A lot of these companies are open to haggling if you want to get the same price, but without the 12-month contract, you might be able to get a rolling monthly plan.

2. Cable (DOCSIS 3)

Virgin Media is the only cable provider in London, and in most of the UK, they offer DOCSIS 3.1 internet connectivity, which can be very fast. However, the cost of Virgin Media broadband, when compared to the above FTTH providers, can be pretty high. There are parts of London where large numbers of customers put strain on the network, and it can be very slow at peak times.

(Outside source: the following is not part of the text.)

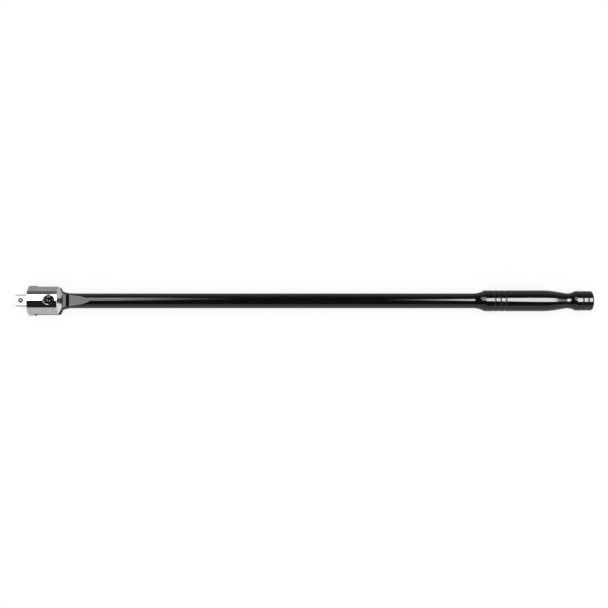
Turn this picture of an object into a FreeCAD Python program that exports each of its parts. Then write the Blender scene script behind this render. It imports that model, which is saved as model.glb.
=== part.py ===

3. Copper Phone Line / FTTC (Fibre to the Cabinet) providers

VDSL and ADSL are the conventional ways that broadband has been rolled out in the UK since its inception. However, running over decades-old copper phone lines and in some highly congested parts of London, conventional copper telephone lines aren't going to offer you either the best value for money or the best performance, but they are preferable to a mobile data plan.

Open Reach, who manage the wired phone infrastructure in the UK, is retiring the copper phone line system for what they call Full Fibre, which is FTTH. you can check availability here.

4. MNO (Mobile Network Operator) Mobile Data (4G/5G)

  • EE
  • Vodafone
  • O2
  • Three

These are the only 4 companies in the UK that operate consumer mobile data and phone networks, with EE, Vodafone and O2 tending to be the best (but more expensive) options in London.

Three's unlimited data plans for a low cost means they're very popular, but they tend to have pretty slow service across the more densely packed parts of London.

5. MVNO (Movile Virtual Network Operator) Mobile Data (4G/5G)

  • GiffGaff
  • Smarty
  • VOXI
  • Tesco
  • ASDA

We don't recommend using MVNO-type broadband as your primary internet provider.

These and other brands of MVNOs are often cheaper because they have a kind of second-class citizen status on the network they operate over. This can make 4G/5G even less reliable, and we wouldn't recommend any of these as your primary internet provider.